Could you share a bit more about how your workflow and the inputs look?

In most cases echo and a redirect is good to write to files, but you call it through the shell, which means any shell escapes are processed at that point. I used Python above to ensure the escapes actually make it into the file.

Sure thing.

When a pull request is merged, I’m adding the pull request title to the end of a markdown file (changelog). I want to cover bases where the PR title has single or double quotes, but also backticks.

These are the two steps doing the processing:

- name: Create Changelog Entry String
  run: |
    import json
    import os
    import shlex
    with open('${{ github.event_path }}') as fh:
        event = json.load(fh)
    escaped = shlex.quote(event['pull_request']['title'])
    with open(os.environ['GITHUB_ENV'], 'a') as fh:
        print(f'PR_TITLE={escaped}', file=fh)
  shell: python3 {0}

# Update file.
- run: |
    echo $PR_TITLE >> changelog.md

And this is converting this: Test 'single' "double"

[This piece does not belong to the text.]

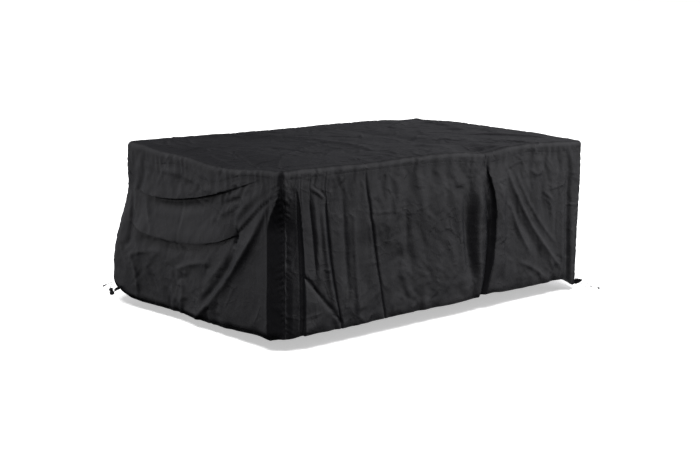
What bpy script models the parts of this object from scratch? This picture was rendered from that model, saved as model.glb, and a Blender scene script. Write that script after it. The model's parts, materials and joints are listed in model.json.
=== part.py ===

To this in the file: 'Test '"'"'single'"'"' "double"'

I think removing the shlex.quote() method solves the issue for me!

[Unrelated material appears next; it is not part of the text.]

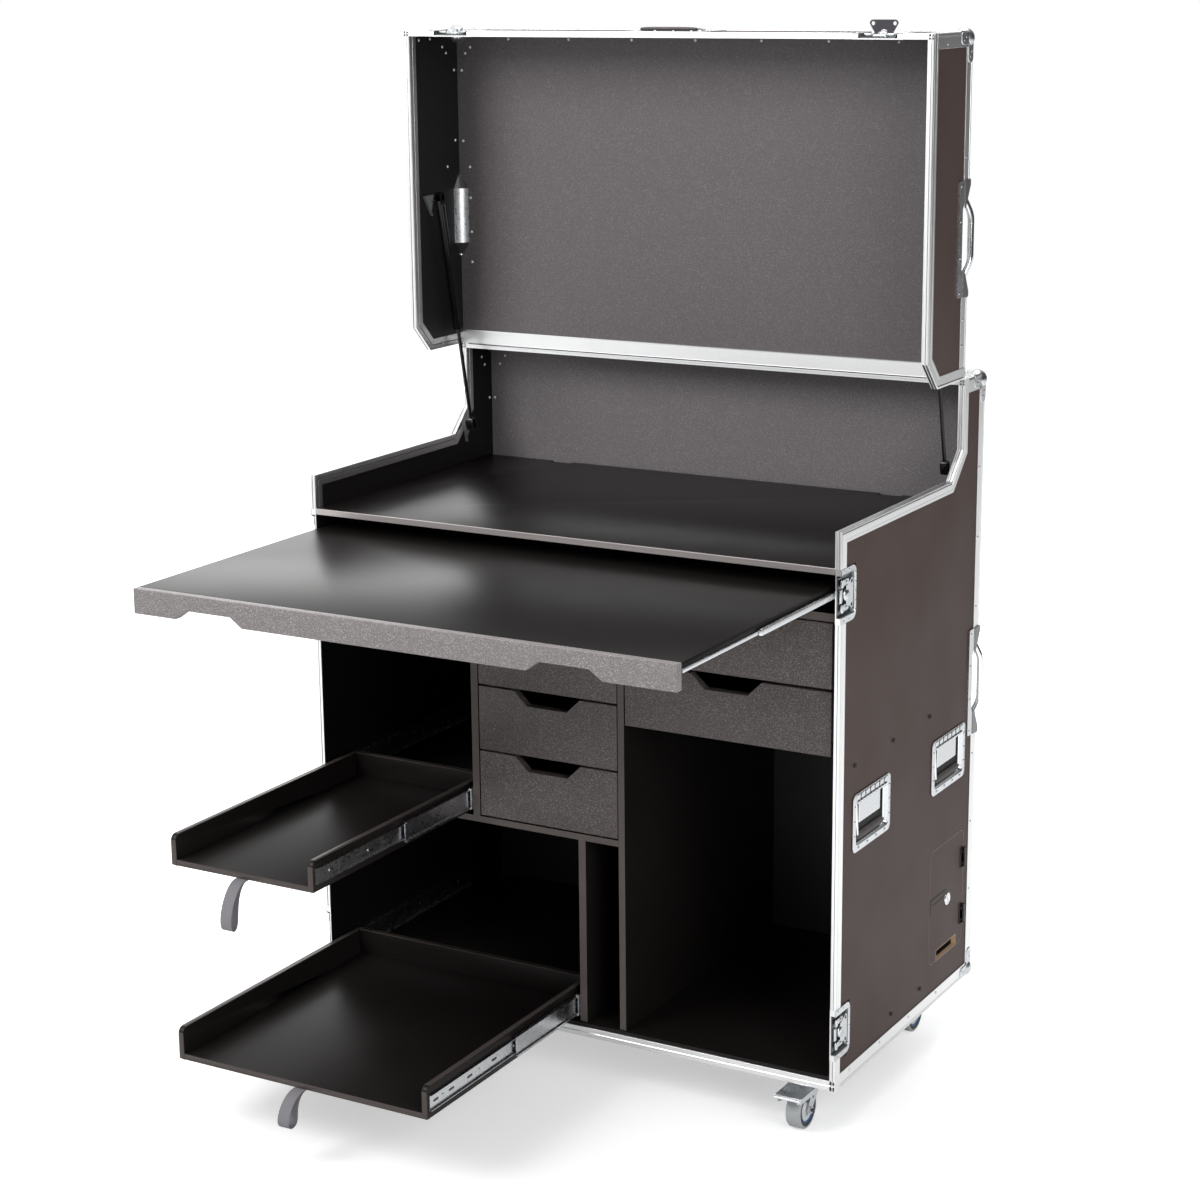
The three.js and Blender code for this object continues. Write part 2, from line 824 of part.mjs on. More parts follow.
function makeLidHinge() {
  const x0 = hingeInset + fit;
  const x1 = caseWidth - hingeInset - fit;
  const knuckle = bar('x', hingeDepth, caseHeight, knuckleRadius, x0, x1);
  const leaf = box(
    x0, x1, hingeDepth + fit, hingeDepth + hingeLeafDepth, caseHeight + fit, caseHeight + fit + skinThickness,
  );
  addPart('lid_hinge', join(knuckle, leaf), steel);
}

// Gas struts: each is built upright from its lower stud, then leaned to its upper one

const strutRun = [strutLidDepth - strutBaseDepth, strutLidHeight - strutBaseHeight];
const strutLength = Math.hypot(...strutRun);
const strutLean = Math.atan2(-strutRun[0], strutRun[1]);

// A tube closed at its top and open at its foot, turned about z
function turnedTube(outer, inner, low, high, end) {
  const profile = [[0, end], [inner, end], [inner, low], [outer, low], [outer, high], [0, high]];
  const points = profile.map(([r, z]) => new THREE.Vector2(r, z));
  const geometry = new THREE.LatheGeometry(points, roundSegments);
  geometry.rotateX(Math.PI / 2);
  return solidOf(geometry);
}

function strutEnd(middle) {
  return box(
    -strutEndWidth / 2, strutEndWidth / 2, -strutEndDepth / 2, strutEndDepth / 2,
    middle - strutEndHeight / 2, middle + strutEndHeight / 2,
  );
}

function makeStrut(side) {
  const outward = side === 'left' ? -1 : 1;
  const studEnd = outward * (strutInset - boardLeft);
  const tubeLow = strutLength - strutTubeLength;
  const tubeHigh = strutLength - strutStudRadius - fit;
  const rod = join(
    bar('z', 0, 0, strutRodRadius, 0, tubeLow + strutRodOverlap),
    strutEnd(0),
    bar('x', 0, 0, strutStudRadius, 0, studEnd),
  );
  const tube = join(
    turnedTube(strutTubeRadius, strutRodRadius + fit, tubeLow, tubeHigh, tubeHigh - strutTubeRadius),
    strutEnd(strutLength),
    bar('x', 0, strutLength, strutStudRadius, 0, studEnd),
  );
  for (const [name, solid] of [['tube', tube], ['rod', rod]]) {
    const mesh = addPart(`${side}_strut_${name}`, solid, blackSteel);
    mesh.position.set(fromSide(side, strutInset), strutBaseDepth, strutBaseHeight);
    mesh.rotation.x = strutLean;
  }
}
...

      - name: Create Changelog Entry String
        run: |
          import json
          import os
          with open('${{ github.event_path }}') as fh:
              event = json.load(fh)
          escaped = event['pull_request']['title']
          with open(os.environ['GITHUB_ENV'], 'a') as fh:
              print(f'PR_TITLE={escaped}', file=fh)
        shell: python3 {0}
      # Update changelog.
      - run: |
          printf "%b" "$PR_TITLE  \n" >> changelog.md

This is producing the correct output. Does anything look dangerous?

It depends on what kind of escaping you need, so if you don’t need a shell-escaped version of the title that should work. But if you just want to append to the changelog, why not do it directly from the Python fragment, without the detour via GITHUB_ENV? That’d eliminate any change of interference.